With my retirement just seven months away, advertisers are ready to have their way with me. In fact, with 37,000,000 American over the age of 65 and another 30,000,000 projected to reach this milestone within the next ten years, researchers continue to find new ways to slice and dice the senior marketplace. Once again, baby boomers are on the cutting edge of something, even though some of us are doing all we can, including plastic surgery, to hang onto our youth.

We’re special in other ways, too.

Here’s what Blaine Branchik, an associate professor of marketing at Quinnipiac University in Hamden, Connecticut, has to say about us. (Quoted in “Six Decades at the Center of Attention and Counting”, The New York Times, 1/6/2008.)

“Seniors, particularly baby boomers, each believe they belong to a market segment made up of exactly one person. Many believe the only thing they have in common is that they are all so unique that they have nothing in common.”

It seems as though some of us took way too many drugs back in the 60s and 70s. How else to explain such delusions?

On the other hand, maybe we’re not as conformist as consultants would like to lead marketers to believe. According to the article cited above, Age Wave, a consulting firm which brazenly promotes itself as “the nation’s foremost thought-leader on population aging and its profound business, social, and cultural implications”, has divvied up “post-retirement” consumers into four categories.

Ageless Explorers.” Rich retirees who respond to images of silver-haired scuba-divers reinventing themselves in their waning years.

Comfortably Contents”. Also wealthy, but more attracted to scenes of fishermen, friendly dogs, and rocking chairs. They want to spend their final years free from the responsibilities of work, social obligations and worrying about anything else.

(Are you laughing yet?
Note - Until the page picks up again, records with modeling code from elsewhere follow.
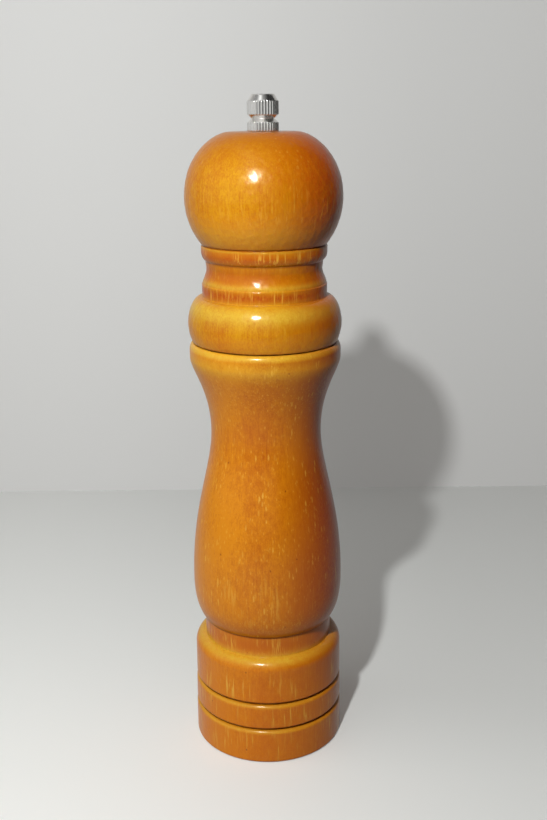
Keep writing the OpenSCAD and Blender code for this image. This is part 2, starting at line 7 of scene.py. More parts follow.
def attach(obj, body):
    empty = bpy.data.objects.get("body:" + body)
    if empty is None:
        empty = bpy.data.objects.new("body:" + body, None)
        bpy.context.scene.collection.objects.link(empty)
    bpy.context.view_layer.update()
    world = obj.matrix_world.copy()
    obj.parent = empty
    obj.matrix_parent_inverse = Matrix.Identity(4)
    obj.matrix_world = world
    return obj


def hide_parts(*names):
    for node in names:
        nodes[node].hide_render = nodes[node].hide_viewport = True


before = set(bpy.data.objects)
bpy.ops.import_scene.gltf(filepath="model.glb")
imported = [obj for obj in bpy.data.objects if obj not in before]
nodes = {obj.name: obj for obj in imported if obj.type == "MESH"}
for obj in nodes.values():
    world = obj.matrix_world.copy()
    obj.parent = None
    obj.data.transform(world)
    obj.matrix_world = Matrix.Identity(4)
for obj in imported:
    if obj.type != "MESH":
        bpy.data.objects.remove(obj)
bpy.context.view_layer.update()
mm = 0.001
turn = 2 * math.pi
print("frame loaded:", len(nodes), "nodes")


# Outlines: lists of (radius, height) in millimetres, and the closed skins that they make

def bezierRun(start, pullA, pullB, end, count):
    # cubic curve: s^3 a + 3 s^2 t b + 3 s t^2 c + t^3 d, the first point left out
    t = np.linspace(0, 1, count + 1)[1:, None]
    a, b, c, d = (np.array(p, float) for p in (start, pullA, pullB, end))
    s = 1 - t
    return s ** 3 * a + 3 * s ** 2 * t * b + 3 * s * t ** 2 * c + t ** 3 * d


def arcRun(centre, wide, high, fromDeg, toDeg, count):
    # ellipse: centre + (wide cos a, high sin a)
    a = np.radians(np.linspace(fromDeg, toDeg, count + 1))
    return np.stack([centre[0] + wide * np.cos(a), centre[1] + high * np.sin(a)], 1)


def joinRuns(*runs):
    # points and runs of points put end to end
    return np.concatenate([np.atleast_2d(np.array(run, float)) for run in runs])


def easeCorners(outline, radius, closed, sharpDeg=14, most=0.45, steps=4):
    # each sharp corner becomes a quadratic curve s^2 a + 2 s t b + t^2 c that starts and ends radius away
    # from it, or at the share called most of a shorter side
    count = len(outline)
    eased = []
    for i, here in enumerate(outline):
        if not closed and i in (0, count - 1):
            eased.append(here[None])
            continue
        back, ahead = outline[i - 1] - here, outline[(i + 1) % count] - here
        lenBack, lenAhead = np.hypot(*back), np.hypot(*ahead)
        cosTurn = -(back @ ahead) / max(lenBack * lenAhead, 1e-9)
        if cosTurn > math.cos(math.radians(sharpDeg)):
            eased.append(here[None])
            continue
        cut = min(radius, lenBack * most, lenAhead * most)
        t = np.linspace(0, 1, steps + 1)[:, None]
        a, c = here + back / lenBack * cut, here + ahead / lenAhead * cut
        eased.append((1 - t) ** 2 * a + 2 * (1 - t) * t * here + t ** 2 * c)
    return np.concatenate(eased)


def splitLong(outline, longest, closed, guard=0.0):
    # adds evenly spaced points wherever two neighbours stand further apart than longest, and one at guard
    # from each end of a long straight, so that the shading of its corners doesn't spread along it
    ends = np.roll(outline, -1, axis=0) if closed else outline[1:]
    starts = outline if closed else outline[:-1]
    runs = []
    for a, b in zip(starts, ends):
        length = np.hypot(*(b - a))
        near = guard / length if length > 3 * guard else 0.0
        parts = max(1, int(math.ceil(length * (1 - 2 * near) / longest)))
        t = near + (1 - 2 * near) * np.arange(parts + 1) / parts
        t = np.concatenate([[0.0], t]) if near else t[:-1]
        runs.append(a + (b - a) * t[:, None])
    if not closed:
        runs.append(outline[-1:])
    return np.concatenate(runs)


def skinOf(name, grid, sharpDeg, closedRows=False):
    # grid[row, column] holds points in millimetres; columns go round, rows go along, and open ends close
    # on a pole; edges that turn by more than sharpDeg stay sharp
    rows, columns = grid.shape[:2]
    points = grid.reshape(-1, 3)
    r = np.arange(rows if closedRows else rows - 1)[:, None] * columns
    c = np.arange(columns)[None, :]
    rNext, cNext = (r + columns) % (rows * columns), (c + 1) % columns
    quads = np.stack([r + c, r + cNext, rNext + cNext, rNext + c], -1)
    corners = quads.reshape(-1)
    sizes = np.full(quads.shape[0] * quads.shape[1], 4)
    if not closedRows:
        points = np.concatenate([points, grid[0].mean(0)[None], grid[-1].mean(0)[None]])
        k = np.arange(columns)
        kNext = (k + 1) % columns
        low = np.stack([np.full(columns, rows * columns), kNext, k], -1)
        top = np.stack([np.full(columns, rows * columns + 1), (rows - 1) * columns + k,
                        (rows - 1) * columns + kNext], -1)
        corners = np.concatenate([corners, low.reshape(-1), top.reshape(-1)])
        sizes = np.concatenate([sizes, np.full(2 * columns, 3)])
    mesh = bpy.data.meshes.new(name)
    mesh.vertices.add(len(points))
    mesh.vertices.foreach_set("co", (points * mm).astype(np.float32).reshape(-1))
    mesh.loops.add(len(corners))
    mesh.loops.foreach_set("vertex_index", corners.astype(np.int32))
    mesh.polygons.add(len(sizes))
    firstLoops = np.concatenate([[0], np.cumsum(sizes)[:-1]])
    mesh.polygons.foreach_set("loop_start", firstLoops.astype(np.int32))
    mesh.update(calc_edges=True)
    mesh.validate()
    mesh.shade_smooth()
    mesh.set_sharp_from_angle(angle=math.radians(sharpDeg))
    piece = bpy.data.objects.new(name, mesh)
    bpy.context.collection.objects.link(piece)
    return piece


def closedOutline(outside, inside, size):
    # fine steps on the outside, coarse ones in the bores
    outside = splitLong(outside, size["step"], False)
    eased = easeCorners(joinRuns(outside, inside), size["ease"], True)
    return splitLong(eased, size["stepIn"], True, size["step"])


def spun(r, a, z):
    # (r cos a, r sin a, z) for every height and angle
    return np.stack([r * np.cos(a), r * np.sin(a), z + 0 * a], -1)


def lathed(outline, columns):
    # the outline turned about the axis, going up on the outside so that normals face out
    return spun(outline[:, 0, None], np.arange(columns) * turn / columns, outline[:, 1, None])


def rippled(grid, size):
    # lacquer ripple: points outside a radius move out by the sum of sine waves that run in scattered
    # directions, sin(2 pi point . direction / length + phase), over the square root of their number
    scatter = np.random.default_rng(size["seed"])
    waves = size["waves"]
    ways = scatter.normal(size=(waves, 3))
    lengths = scatter.uniform(*size["lengths"], waves)
    ways /= np.linalg.norm(ways, axis=1)[:, None] * lengths[:, None]
    starts = scatter.uniform(0, turn, waves)
    total = sum(np.sin(grid @ way * turn + start) for way, start in zip(ways, starts)) / math.sqrt(waves)
    radius = np.hypot(grid[..., 0], grid[..., 1])
    share = 1 + total * size["height"] / radius * (radius > size["outside"])
    return grid * np.stack([share, share, np.ones_like(share)], -1)


# Turned body: three base bands, collar, belly, waist and shoulder, bored for the pepper and the burr set

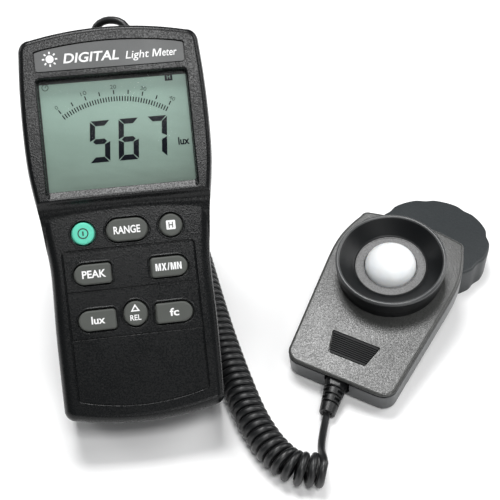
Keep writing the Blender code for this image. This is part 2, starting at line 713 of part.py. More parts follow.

Do you get the feeling that Age Wave conducted its research on Mars?)

“Live for Todays”. Wish they could relax, but didn’t save much, so their financial anxieties make them easy targets for Costa Rican retirement communities and thrifty insurance plans.

Sick and Tireds”. Basically ready to die, attracted to anything that makes the waiting less painful, particularly if it costs less than $19.95. (All sarcasm aside, this link provides some useful information that puts this 2002 reserach announcement into perspective, providing the percentage of people in each group, average household income, and average net worth.)

(Still, I wish I were making some of this stuff up.)

Sounds like the retirement is a case of the haves and have-nots, both financially and psychologically. I suspect gray areas don’t exist in the marketing world. (And based on the latest batch of Super Bowls ads, not much reasoned thinking, either.)

My 87-year-old mother, whom marketers probably don’t care about anyway, doesn’t fit any of the above categories. I’d call her “comfortably content”, though she’s certainly not wealthy, has never fished a day in her life, and hasn’t owned a dog since she was a girl growing up in Springfield, Massachusetts. And she prefers recliners to rockers.

For that matter, I don’t see any place for me in Age Wave’s view of retirement. And that’s just fine with me, especially if it means fewer calls from telemarketers. (But I’m not keeping my fingers crossed on that one.)